WHAT YOU ARE ASKED TO DO
Note each line where "with" appears, and copy it.
+ + +
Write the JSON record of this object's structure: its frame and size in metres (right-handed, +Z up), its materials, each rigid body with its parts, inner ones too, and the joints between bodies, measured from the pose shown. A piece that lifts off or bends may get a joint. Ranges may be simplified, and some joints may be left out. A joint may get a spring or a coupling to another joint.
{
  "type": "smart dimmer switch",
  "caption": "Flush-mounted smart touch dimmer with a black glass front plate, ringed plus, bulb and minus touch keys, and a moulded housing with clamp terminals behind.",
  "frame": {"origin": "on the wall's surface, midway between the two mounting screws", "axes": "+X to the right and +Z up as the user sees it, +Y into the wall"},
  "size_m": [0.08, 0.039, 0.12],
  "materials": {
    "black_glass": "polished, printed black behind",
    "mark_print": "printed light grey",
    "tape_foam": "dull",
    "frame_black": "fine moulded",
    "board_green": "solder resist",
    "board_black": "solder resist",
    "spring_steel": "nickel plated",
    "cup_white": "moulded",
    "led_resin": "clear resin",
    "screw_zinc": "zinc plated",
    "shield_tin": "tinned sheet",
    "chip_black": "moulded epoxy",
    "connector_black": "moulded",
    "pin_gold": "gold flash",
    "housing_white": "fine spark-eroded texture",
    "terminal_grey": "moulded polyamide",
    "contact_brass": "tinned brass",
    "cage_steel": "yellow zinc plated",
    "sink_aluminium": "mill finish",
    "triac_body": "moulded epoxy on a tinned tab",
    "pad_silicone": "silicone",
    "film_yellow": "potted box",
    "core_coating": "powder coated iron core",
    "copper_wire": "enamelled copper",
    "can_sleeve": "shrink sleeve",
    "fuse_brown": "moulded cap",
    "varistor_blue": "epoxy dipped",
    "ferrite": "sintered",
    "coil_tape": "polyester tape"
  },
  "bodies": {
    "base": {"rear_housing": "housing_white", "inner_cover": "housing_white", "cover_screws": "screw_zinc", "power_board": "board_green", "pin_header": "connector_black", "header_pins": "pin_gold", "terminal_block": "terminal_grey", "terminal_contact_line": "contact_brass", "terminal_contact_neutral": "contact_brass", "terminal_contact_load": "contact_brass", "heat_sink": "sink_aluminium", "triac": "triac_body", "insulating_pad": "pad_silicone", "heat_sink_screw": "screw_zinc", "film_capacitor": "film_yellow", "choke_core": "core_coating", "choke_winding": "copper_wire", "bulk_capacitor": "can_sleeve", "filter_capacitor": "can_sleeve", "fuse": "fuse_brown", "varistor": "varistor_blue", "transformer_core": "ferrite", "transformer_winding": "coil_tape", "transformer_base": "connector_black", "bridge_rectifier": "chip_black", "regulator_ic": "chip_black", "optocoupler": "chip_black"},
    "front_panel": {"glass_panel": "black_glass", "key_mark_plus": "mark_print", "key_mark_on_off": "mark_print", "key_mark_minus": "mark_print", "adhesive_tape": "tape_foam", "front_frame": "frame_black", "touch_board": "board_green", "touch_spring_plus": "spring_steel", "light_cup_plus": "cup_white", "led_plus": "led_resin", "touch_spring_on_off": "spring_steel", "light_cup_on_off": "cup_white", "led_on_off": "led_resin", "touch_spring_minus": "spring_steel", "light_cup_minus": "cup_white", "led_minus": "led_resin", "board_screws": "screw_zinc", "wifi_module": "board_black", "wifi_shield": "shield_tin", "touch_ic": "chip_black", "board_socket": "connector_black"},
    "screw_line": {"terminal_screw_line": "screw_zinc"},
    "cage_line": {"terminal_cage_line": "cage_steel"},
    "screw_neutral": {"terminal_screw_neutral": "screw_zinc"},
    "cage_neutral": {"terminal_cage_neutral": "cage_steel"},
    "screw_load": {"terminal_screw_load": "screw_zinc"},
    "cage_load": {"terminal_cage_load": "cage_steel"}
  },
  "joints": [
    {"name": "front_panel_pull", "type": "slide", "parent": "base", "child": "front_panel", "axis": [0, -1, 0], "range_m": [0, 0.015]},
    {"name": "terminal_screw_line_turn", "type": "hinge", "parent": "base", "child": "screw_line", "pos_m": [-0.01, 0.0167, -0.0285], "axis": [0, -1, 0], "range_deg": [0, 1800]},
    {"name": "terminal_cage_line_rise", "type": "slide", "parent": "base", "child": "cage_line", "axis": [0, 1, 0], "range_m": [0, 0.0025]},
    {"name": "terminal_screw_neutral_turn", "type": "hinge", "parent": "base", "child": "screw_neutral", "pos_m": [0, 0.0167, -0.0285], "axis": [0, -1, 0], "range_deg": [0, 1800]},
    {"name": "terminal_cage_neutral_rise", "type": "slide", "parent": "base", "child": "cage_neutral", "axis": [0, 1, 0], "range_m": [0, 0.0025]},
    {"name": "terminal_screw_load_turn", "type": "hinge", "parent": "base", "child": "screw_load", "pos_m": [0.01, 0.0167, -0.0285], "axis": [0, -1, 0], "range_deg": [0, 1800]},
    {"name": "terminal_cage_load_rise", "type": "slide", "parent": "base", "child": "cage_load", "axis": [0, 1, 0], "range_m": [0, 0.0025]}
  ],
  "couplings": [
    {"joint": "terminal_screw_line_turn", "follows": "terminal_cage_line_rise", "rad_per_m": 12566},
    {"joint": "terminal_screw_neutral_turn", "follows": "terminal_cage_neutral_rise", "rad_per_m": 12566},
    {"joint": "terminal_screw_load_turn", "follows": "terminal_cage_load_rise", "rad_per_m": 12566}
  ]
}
+ + +
RESULT
Write the JSON record of this object's structure: its frame and size in metres (right-handed, +Z up), its materials, each rigid body with its parts, inner ones too, and the joints between bodies, measured from the pose shown. A piece that lifts off or bends may get a joint. Ranges may be simplified, and some joints may be left out. A joint may get a spring or a coupling to another joint.
  "caption": "Flush-mounted smart touch dimmer with a black glass front plate, ringed plus, bulb and minus touch keys, and a moulded housing with clamp terminals behind.",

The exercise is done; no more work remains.